I suppose for the opportunity to see big stars working together -- The Towering Inferno is the biggest -- Newman and McQueen. But this: McQueen shows up about 40 minutes in (you wait for HIM), and McQueen and Newman only share the screen three times. The rest of the time they are on the phone to each other.

reply

True Romance and Sin City both have a ton of big names in them as well.

--

When we shift to "modern day" all star casts -- say, from the 90's on -- its pretty slim pickings. Because modern day stars cost a LOT to hire. I recall that somebody wanted to hire "merely" TV comedians for a "Mad Mad World"-like comedy called "Rat Race" -- and even "merely" TV comedians were too expensive.

True Romance and Sin City don't have marquee stars like A Bridge Too Far did -- they have great, interesting actors(in Sin City, Mickey Rourke leads 'em all), but the only marquee star in Sin City is Bruce Willis(ever one to "fade" and then comeback) and True Romance?

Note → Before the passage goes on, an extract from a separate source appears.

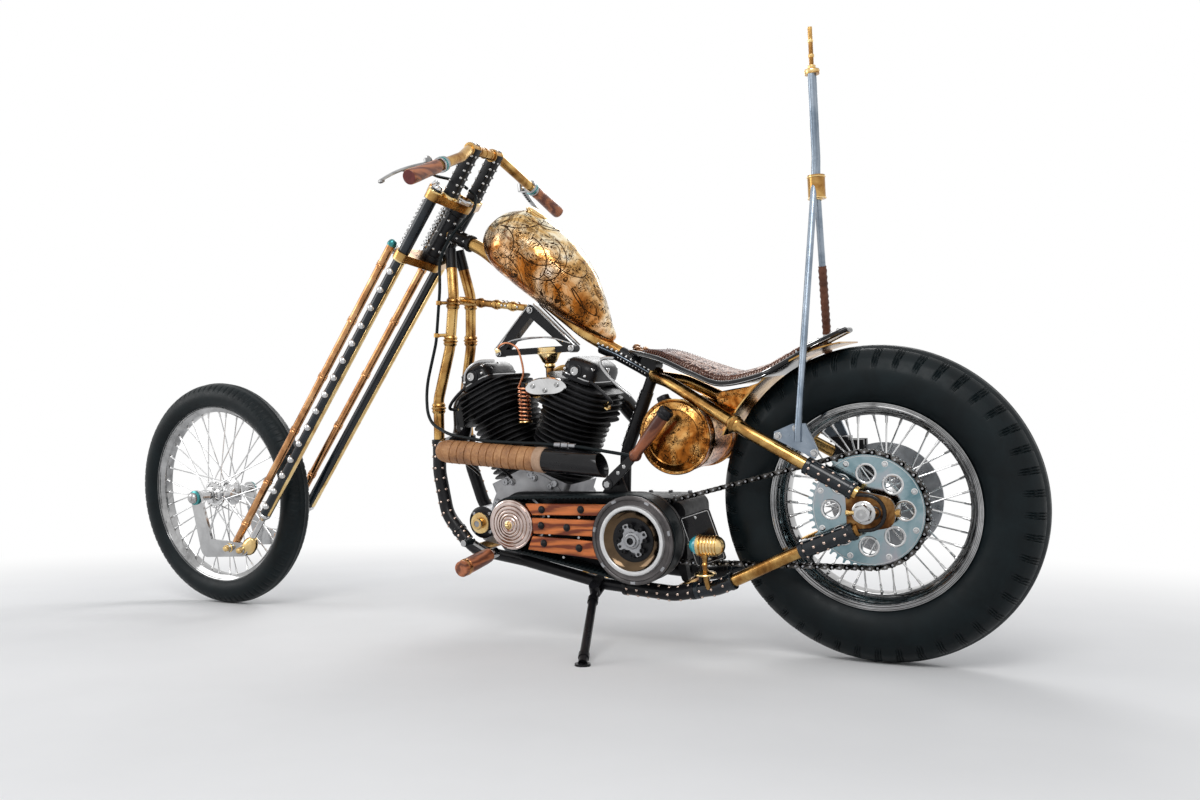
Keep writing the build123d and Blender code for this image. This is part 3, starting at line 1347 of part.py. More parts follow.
def tail_lamp():
    """A bullet lamp: a turned, ribbed body with a pointed lens ahead, on a round base over the frame rail."""
    profile = list(LAMP_BACK)
    for along in LAMP_RIBS:
        end = along + LAMP_RIB_WIDTH
        profile += [(LAMP_GROOVE_RADIUS, along), (LAMP_RADIUS, along)]
        profile += [(LAMP_RADIUS, end), (LAMP_GROOVE_RADIUS, end)]
    body = lathed(LAMP, (1, 0, 0), profile + LAMP_LENS)
    low, high = LAMP_BASE_Z
    body += rod((LAMP.X, LAMP.Y, LAMP.Z), (LAMP.X, LAMP.Y, high - 2), LAMP_STEM_RADIUS)
    body += rod((LAMP.X, LAMP.Y, low), (LAMP.X, LAMP.Y, high), LAMP_BASE_RADIUS)
    return body + rod((LAMP.X, LAMP.Y, low + 2), LAMP_ARM_FOOT, LAMP_ARM_RADIUS)


FORK_CABLE = [(984, 206, 1187), on_fork(-137, 40, 112), on_fork(-137, 44, 26), on_fork(-137, 20, 0),
              on_fork(-137, 4, 0)]
FRAME_CABLE = [on_fork(-137, -4, 0), on_fork(-137, -30, 0), on_fork(-108, -58, 16), on_fork(-30, -52, 44),
               (1084, 56, 980), (1080, 66, 900), (1098, 72, 760), (1134, 80, 640), (1112, 108, 556),
               (1020, 142, 522), (900, 152, 505), (760, 152, 498), (640, 152, 488), (503, 152, 466)]
CABLE_RADIUS = 4.0
CABLE_BEND = 200.0
CLIP_HEIGHTS = (862, 778)
CLIP_HALF = 7.0
CLIP_PEG_RADIUS = 5.0


def cable_clips(tube_line, cable_line):
    """Pegs that stand the cable off the downtube, one at each height."""
    clips = []
    half = Vector(0, 0, CLIP_HALF)
    for z in CLIP_HEIGHTS:
        on_tube, on_cable = at_height(*tube_line, z), at_height(*cable_line, z)
        eye = rod(on_cable - half, on_cable + half, 2 * CABLE_RADIUS)
        clips.append(rod(on_tube, on_cable, CLIP_PEG_RADIUS) + eye)
    return clips


def at_height(low, high, z):
    low, high = Vector(*low), Vector(*high)
    return midway(low, high, (z - low.Z) / (high.Z - low.Z))


STAND_PIVOT = Vector(630, 140, 150)
STAND_REACH_X = -80.0
STAND_REACH_Y = 215.0
STAND_FOLDED = Vector(288, 12, 25)
STAND_PAD = 5.0
STAND_PAD_RADIUS = 17.0
STAND_LEG_RADIUS = 10.0
STAND_PIN_RADIUS = 6.0
STAND_BOSS_RADIUS = 12.0
STAND_BOSS_HALF = 9.0
STAND_NECK_FROM = 6.0
STAND_NECK_LENGTH = 26.0
STAND_NECK_OVERLAP = 4.0
STAND_EAR = 5.0
STAND_RAIL = Vector(630, 110, 161)
STAND_ROOM = 120.0


def side_stand_frame():
    """The stand's two directions: down to the ground, and folded forward along the rail."""
    foot_y = STAND_PIVOT.Y + STAND_REACH_Y
    foot_z = foot_y * tan(LEAN) + STAND_PAD / cos(LEAN)
    foot = Vector(STAND_PIVOT.X + STAND_REACH_X, foot_y, foot_z)
    down = foot - STAND_PIVOT
    folded = STAND_FOLDED.normalized()
    axis = down.cross(folded).normalized()
    return foot, down, folded, axis


def stand_leg():
    """The swinging leg: its bored boss, a stepped neck, the leg and the pad cut level with the ground."""
    foot, down, folded, axis = side_stand_frame()
    along = down.normalized()
    boss = rod(STAND_PIVOT - axis * STAND_BOSS_HALF, STAND_PIVOT + axis * STAND_BOSS_HALF, STAND_BOSS_RADIUS)
    start = STAND_PIVOT + along * STAND_NECK_FROM
    leg = rod(start, start + along * STAND_NECK_LENGTH, STAND_BOSS_HALF - 1)
    leg += rod(start + along * (STAND_NECK_LENGTH - STAND_NECK_OVERLAP), foot, STAND_LEG_RADIUS)
    up = Vector(0, -sin(LEAN), cos(LEAN))
    pad = rod(foot - up * STAND_PAD, foot, STAND_PAD_RADIUS)
    ground = Plane(origin=foot - up * STAND_PAD, z_dir=-up)
    body = boss + leg + pad - ground * Box(STAND_ROOM, STAND_ROOM, STAND_ROOM / 2, align=ON_PLANE)
    pin = 2 * STAND_BOSS_HALF
    return body - rod(STAND_PIVOT - axis * pin, STAND_PIVOT + axis * pin, STAND_PIN_RADIUS + FIT)


def stand_bracket():
    """Two ears on the lower rail with the pin that the stand swings on."""
    foot, down, folded, axis = side_stand_frame()
    inward = STAND_RAIL - STAND_PIVOT
    inward = inward - axis * inward.dot(axis)
    gap = STAND_BOSS_HALF + SKIN
    pin_end = axis * (gap + STAND_EAR)
    body = rod(STAND_PIVOT - pin_end, STAND_PIVOT + pin_end, STAND_PIN_RADIUS)
    for low in (-gap - STAND_EAR, gap):
        base = Plane(origin=STAND_PIVOT + axis * low, x_dir=inward.normalized(), z_dir=axis)
        lobe = Circle(STAND_BOSS_RADIUS)
        ear = make_hull([lobe.edge(), (Pos(inward.length, 0) * lobe).edge()])
        body += base * extrude(ear, STAND_EAR)
    return body


CALIPER_X = 70.0
CALIPER_RISE = 108.0
CALIPER_SIZE = (64, 44, 50)
CALIPER_SLOT_GAP = 5.0
CALIPER_SLOT_LENGTH = 80.0
CALIPER_SLOT_HEIGHT = 60.0
BRIDGE_SIZE = (40, 44, 12)
BRIDGE_PLACE = (22, 26)
CALIPER_ARM = ((80, -106, -12), (86, -124))
CALIPER_ARM_TOP = 79.5
CALIPER_ARM_RADIUS = 8.0


def rear_caliper():
    """The brake caliper over the rotor, on an arm from the right seat stay."""
    z = REAR_AXLE_Z + CALIPER_RISE
    block = Pos(CALIPER_X, DISC_Y, z) * Box(*CALIPER_SIZE)
    slot = Box(CALIPER_SLOT_LENGTH, DISC_THICKNESS + 2 * CALIPER_SLOT_GAP, CALIPER_SLOT_HEIGHT)
    ahead, above = BRIDGE_PLACE
    bridge = Pos(CALIPER_X + ahead, DISC_Y, z + above) * Box(*BRIDGE_SIZE)
    (foot_x, foot_y, drop), (top_x, top_y) = CALIPER_ARM
    arm = rod((foot_x, foot_y, z + drop), (top_x, top_y, REAR_AXLE_Z + CALIPER_ARM_TOP), CALIPER_ARM_RADIUS)
    return block - Pos(CALIPER_X, DISC_Y, z) * slot + bridge + arm


# Assembly: pieces that meet are cut to each other, in this order

def cut(shape, *others):
    """Take the neighbours' volume out of a piece, so that the two meet face to face."""
    for other in others:
        shape = shape - other
    return shape


def pair(piece):
    """A left piece and its mirror image on the right."""
    return [piece, mirror_y(piece)]


parts = {}

parts["rear_tyre"] = tyre(REAR_AXLE, REAR_TYRE_RADIUS, REAR_TYRE_SECTION, REAR_RIM_RADIUS, REAR_RIM_HALF)
parts["rear_wheel"] = wire_wheel(REAR_AXLE, REAR_RIM_RADIUS, REAR_RIM_HALF, REAR_HUB_RADIUS, REAR_HUB_HALF,
                                 REAR_FLANGE_RADIUS, REAR_FLANGE_Y, REAR_AXLE_RADIUS)
parts["rear_sprocket"] = rear_sprocket()
parts["rear_brake_disc"] = brake_disc()
parts["front_tyre"] = tyre(FRONT_AXLE, FRONT_TYRE_RADIUS, FRONT_TYRE_SECTION, FRONT_RIM_RADIUS,
                           FRONT_RIM_HALF)
parts["front_wheel"] = wire_wheel(FRONT_AXLE, FRONT_RIM_RADIUS, FRONT_RIM_HALF, FRONT_HUB_RADIUS,
                                  FRONT_HUB_HALF, FRONT_FLANGE_RADIUS, FRONT_FLANGE_Y, FRONT_AXLE_RADIUS)

neck, spine, plate = headstock(), backbone(), axle_plate()
down_left = cut(downtube(), neck, spine)
rail_left = lower_rail()
stay_low = cut(chain_stay(), plate)
right_side = Pos(0, -BEYOND / 2, BEYOND / 2) * Box(2 * BEYOND, BEYOND - 2 * SKIN, BEYOND)
stay_high = cut(seat_stay(), spine, plate) - right_side
parts["headstock"] = neck - head_bore()
parts["backbone"] = cut(spine, neck)
cable = tube(FRAME_CABLE, CABLE_RADIUS, CABLE_BEND)
clips = cable_clips((CRADLE["knuckle"], CRADLE["upper"]), (FRAME_CABLE[6], FRAME_CABLE[5]))
parts["downtubes"] = [cut(down_left + clips[0] + clips[1], cable), mirror_y(down_left)]
rail_with_ears = rail_left + stand_bracket()
parts["lower_rails"] = [rail_with_ears, mirror_y(rail_left)]
parts["chain_stays"] = pair(stay_low)
parts["seat_stays"] = pair(stay_high)
parts["axle_plates"] = pair(plate)
parts["rear_axle"] = cut(rear_axle(), *pair(plate))
bars = []
for bar in cross_tubes():
    bars.append(cut(bar, rail_with_ears, mirror_y(rail_left), *pair(down_left), *pair(stay_high)))
post = cut(tube(SEAT_POST_POINTS, TUBE_RADIUS), spine, *pair(stay_high), *bars)
parts["seat_post"] = post

front_cylinder, rear_cylinder = cylinder(1), cylinder(-1)
cylinders = [front_cylinder, rear_cylinder]
starter = generator()
case = crankcase()
for lug in engine_lugs():
    case += lug
case = cut(case, starter, *cylinders, *bars)
parts["crankcase"] = case
parts["cylinders"] = cylinders
parts["generator"] = starter
mount = cut(top_mount(), *cylinders)
parts["top_mount"] = mount
parts["cross_tubes"] = bars + [cut(top_crossbar(), *pair(down_left), mount)]
parts["intake"] = cut(intake(), mount, *cylinders)
parts["ignition_coil"] = cut(ignition_coil(), *cylinders)
parts["gearbox"] = cut(gearbox() + gearbox_sprocket(), post, *bars)
inner_plate = cut(primary_plate() + shifter_bracket(), case, parts["gearbox"])
parts["primary_plate"] = inner_plate
parts["primary_slats"] = primary_slats()
parts["primary_belt"] = primary_belt()
parts["front_pulley"] = front_pulley()
parts["clutch"] = clutch()
parts["final_chain"] = final_chain()
parts["oil_tank"] = cut(oil_tank(), post, *pair(stay_high))
parts["fuel_tank"] = cut(fuel_tank(), spine, *pair(down_left))
fender = cut(rear_fender(), *bars)
fender_room = slab(Circle(FENDER_RADIUS + FENDER_WALL), -SEAT_ROOM_HALF, SEAT_ROOM_HALF)
saddle = cut(seat(), Pos(0, 0, REAR_AXLE_Z) * fender_room)
parts["rear_fender"] = fender
parts["seat"] = saddle
parts["seat_bracket"] = cut(seat_bracket(), spine, saddle, fender, *pair(stay_high))
sissy_left = cut(sissy_side(), stay_high)
parts["sissy_legs"] = pair(sissy_left)
parts["sissy_mast"] = [cut(piece, *pair(sissy_left)) for piece in sissy_mast()]
parts["exhausts"] = [cut(left_exhaust(), front_cylinder), cut(right_exhaust(), rear_cylinder, post)]
parts["hand_shifter"] = cut(hand_shifter(), inner_plate)
parts["foot_controls"] = pair(cut(foot_control(), rail_left))
parts["number_plate"] = cut(number_plate(), stay_low)
parts["tail_lamp"] = cut(tail_lamp(), stay_low, parts["number_plate"])
parts["clutch_cable"] = cut(cable, parts["hand_shifter"])
parts["rear_caliper"] = cut(rear_caliper(), mirror_y(stay_high))

leg_rear, leg_front = rear_leg(), front_leg()
legs = pair(leg_rear) + pair(leg_front)
stem = rod(on_fork(-HEAD_LENGTH, 0), on_fork(HEAD_LENGTH / 2, 0), STEM_RADIUS)
bars_tube, bridge, wheel_axle = handlebar(), spring_bridge(), front_axle()
upper = cut(upper_crown(), stem, *legs)
left_grip = cut(grip(), bars_tube)
left_lever = cut(lever(), bars_tube, left_grip)
parts["fork_rear_legs"] = pair(leg_rear)
parts["fork_front_legs"] = pair(leg_front)
parts["lower_crown"] = cut(lower_crown(), *legs)
parts["upper_crown"] = upper
parts["spring_bridge"] = cut(bridge, *legs)
parts["fork_springs"] = [cut(spring, bridge, upper) for spring in fork_springs()]
parts["rockers"] = pair(cut(rocker(), wheel_axle, leg_rear, leg_front))
parts["front_axle"] = wheel_axle
parts["risers"] = pair(cut(riser(), bars_tube, upper))
parts["handlebar"] = bars_tube
parts["grips"] = pair(left_grip)
parts["levers"] = pair(left_lever)
parts["lever_cable"] = cut(tube(FORK_CABLE, CABLE_RADIUS, CABLE_BEND), left_lever, bars_tube)
parts["side_stand"] = stand_leg()

# The machine leans to its left, and its box's bottom centre becomes the origin

def whole(shape):
    return Compound(children=list(shape)) if isinstance(shape, (list, tuple, ShapeList)) else shape


leaned = {name: Rot(-LEAN_DEG, 0, 0) * whole(shape) for name, shape in parts.items()}
boxes = [shape.bounding_box() for shape in leaned.values()]
low_x, high_x = min(b.min.X for b in boxes), max(b.max.X for b in boxes)
low_y, high_y = min(b.min.Y for b in boxes), max(b.max.Y for b in boxes)
ORIGIN = Vector((low_x + high_x) / 2, (low_y + high_y) / 2, min(b.min.Z for b in boxes))

os.makedirs("parts", exist_ok=True)
for name, shape in leaned.items():
    export_step(shape.moved(Location(-ORIGIN)), "parts/" + name + ".step")
print("nodes", len(leaned), "origin", ORIGIN)
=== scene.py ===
import math
import bmesh
import bpy
from mathutils import Matrix, Vector


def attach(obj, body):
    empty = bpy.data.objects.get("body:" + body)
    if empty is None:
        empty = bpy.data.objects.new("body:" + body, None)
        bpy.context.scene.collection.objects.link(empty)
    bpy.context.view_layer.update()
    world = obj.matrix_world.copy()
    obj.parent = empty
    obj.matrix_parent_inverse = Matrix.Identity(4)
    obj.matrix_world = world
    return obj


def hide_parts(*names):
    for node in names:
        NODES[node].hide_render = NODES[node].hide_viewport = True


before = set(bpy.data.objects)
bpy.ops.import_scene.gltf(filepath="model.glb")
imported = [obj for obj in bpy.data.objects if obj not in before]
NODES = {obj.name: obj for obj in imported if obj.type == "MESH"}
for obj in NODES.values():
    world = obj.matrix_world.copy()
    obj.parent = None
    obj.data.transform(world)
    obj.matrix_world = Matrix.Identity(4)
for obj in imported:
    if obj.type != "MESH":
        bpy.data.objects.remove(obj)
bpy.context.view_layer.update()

# The machine was drawn upright in millimetres, then leaned and shifted; these repeat that placing
LEAN = math.radians(7.0)
SHIFT = Vector((1008.5, 124.974, 0.0))
LEAN_TURN = Matrix.Rotation(-LEAN, 3, "X")
RAKE = math.radians(39.0)
HEAD = Vector((1104.0, 0.0, 1050.0))
AXIS_DOWN = Vector((math.sin(RAKE), 0.0, -math.cos(RAKE)))
AXIS_FRONT = Vector((math.cos(RAKE), 0.0, math.sin(RAKE)))
ACROSS = Vector((0.0, 1.0, 0.0))
UP = Vector((0.0, 0.0, 1.0))
SIDES = (1, -1)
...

Brad Pitt wasn't a big star yet; James Gandolfini wasn't a star at all yet; Chris Walken and Dennis Hopper were "character guy greats."

A good case could be made for Ocean's Twelve, because when Ocean's Eleven was made, Matt Damon wasn't a really big star yet, but after The Bourne Identity when he came back for Twelve -- he WAS. So you had Clooney AND Pitt(now both big stars) AND Damon(now finally a big star) AND Julia Roberts(a big star for a long time) AND Catherine Zeta-Jones(now Oscared from Chicago) AND Bruce Willis(in a cameo as himself)...pretty much interacting with each other and not doing sequential cameos. Ocean's Thirteen lost Julia and Catherine but gained Al Pacino and Ellen Barkin.

And for all of that ...I still go with "A Bridge Too Far" as the starriest cast.

But what irony: everybody expected "A Bridge Too Far" to be an unstoppable blockbuster but it came out around the same time in May 1977 as Star Wars(with NO stars except Alec Guinness and Peter Cushing) and...the rest is history. "A Bridge Too Far" turned out to be too much of a downer, anyway.